An important feature of the grooves 14 is that they can have any pitch, constant, variable or indeed follow any desired path, limited only by the ability of the tube to deform during winding. Additionally, a cylinder 12 may have more than one groove, similar to a multi- start thread.

Lastly, to enhance the mechanical strength of the coil and stabilise the tubing 10 an adhesive resin (not shown) may be provided to encapsulate the tubing. The complete assembly is retained within an outer sleeve (not shown), to provide external support for the outer coil of tubing 10 and create an enclosure for the resin.

An example of a type of coil formed from a single continuous length of tubing wound over five concentric cylinders with an outer sleeve fitted and with the tubing encapsulated with a resin, can be formed as follows: 1. The tubing 10 is pre-formed to fit in the beginning of the groove 14 of the first cylinder 12.
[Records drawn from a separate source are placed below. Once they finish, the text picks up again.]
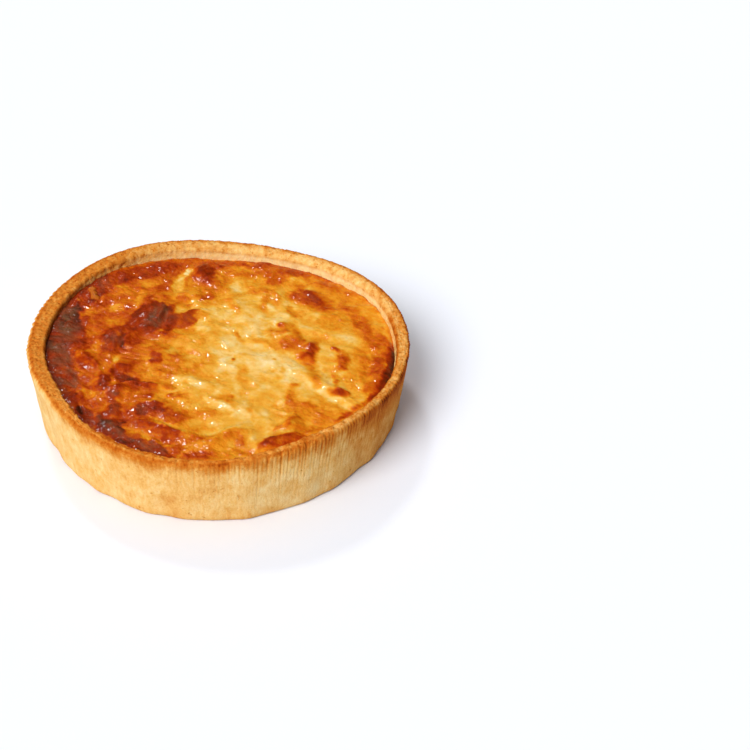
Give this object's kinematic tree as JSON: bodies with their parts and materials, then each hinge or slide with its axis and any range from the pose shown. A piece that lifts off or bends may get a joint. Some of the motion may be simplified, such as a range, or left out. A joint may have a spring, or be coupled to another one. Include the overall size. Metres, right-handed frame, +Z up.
{
  "type": "quiche",
  "caption": "Small deep round quiche: shortcrust pastry case filled with set custard under a browned melted cheese skin.",
  "frame": {"origin": "centre of the flat underside", "axes": "+Z up through the middle of the quiche; +X to the right and -Y towards the viewer, the side with the low front rim"},
  "size_m": [0.1302, 0.1299, 0.0284],
  "materials": {
    "pastry": "dry baked shortcrust pastry, pale wall and golden brown rim",
    "cheese_custard": "glossy melted cheese skin, cream to orange with dark brown burnt patches"
  },
  "bodies": {
    "root": {"pastry_case": "pastry", "filling": "cheese_custard"}
  },
  "joints": []
}
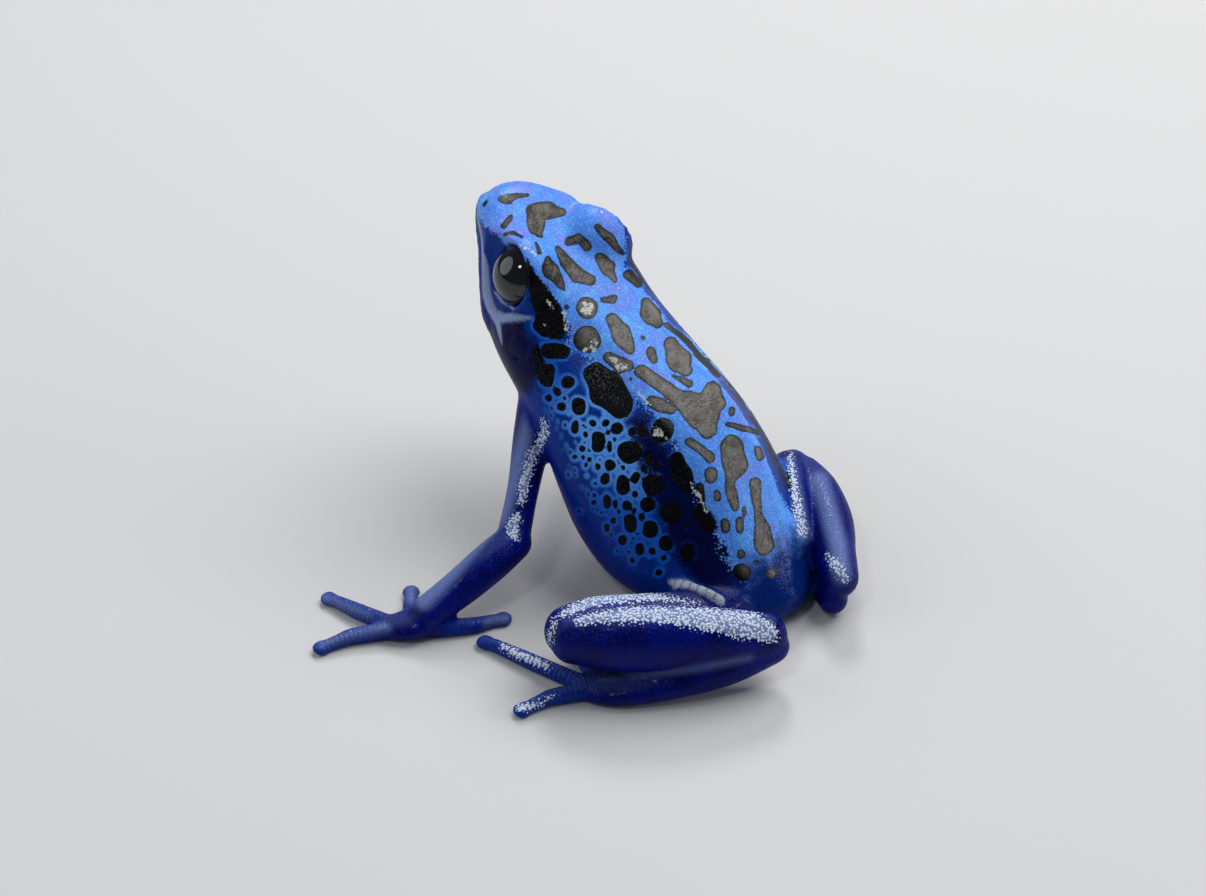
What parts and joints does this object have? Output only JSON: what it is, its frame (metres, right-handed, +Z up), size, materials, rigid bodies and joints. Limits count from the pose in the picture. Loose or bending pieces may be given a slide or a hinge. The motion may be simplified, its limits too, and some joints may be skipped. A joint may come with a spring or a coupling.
{
  "type": "blue poison dart frog model",
  "caption": "Still life-size blue poison dart frog sitting upright on folded hind legs with fore legs planted, blue skin with dark spots.",
  "frame": {"origin": "middle of the bounding box's bottom face, on the floor that the belly, hands and feet rest on", "axes": "+Z up; the frog faces -Y with its head and its left side is at +X"},
  "size_m": [0.0427, 0.0372, 0.0237],
  "materials": {
    "skin_body": "moist satin skin, light blue back and deep blue flanks with black spots, fine grain, clear coat",
    "skin_limb": "moist satin skin, deep ultramarine blue with fine pale grain along the upper sides",
    "eye": "wet high gloss black"
  },
  "bodies": {
    "root": {"head": "skin_body", "torso": "skin_body", "eye_left": "eye", "eye_right": "eye", "upper_arm_left": "skin_limb", "upper_arm_right": "skin_limb", "forearm_left": "skin_limb", "forearm_right": "skin_limb", "hand_left": "skin_limb", "hand_right": "skin_limb", "thigh_left": "skin_limb", "thigh_right": "skin_limb", "shank_left": "skin_limb", "shank_right": "skin_limb", "foot_left": "skin_limb", "foot_right": "skin_limb"}
  },
  "joints": []
}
2. The tubing 10 is wound into the helical groove 14 along the cylinder's length (Figure 3).

3. The next cylinder is fitted over and secured to the first.

4. The tubing 10 is then wound using the same rotation, but fed in the opposite direction to the previous layer. In this example the tubing 10 is lifted up onto the next cylinder, via the end slot 16 provided.

5. Steps 3 & 4 are then repeated for the next three layers.

6. The tubing 10 is then formed so it exits where required, in this example along the axis and opposite to where it enters the first cylinder.

7. The outer sleeve (not shown) is then fitted and secured to the outer, fifth cylinder.

8. The tubing 10 is then encapsulated, via the cylinder's end slots, with an adhesive resin.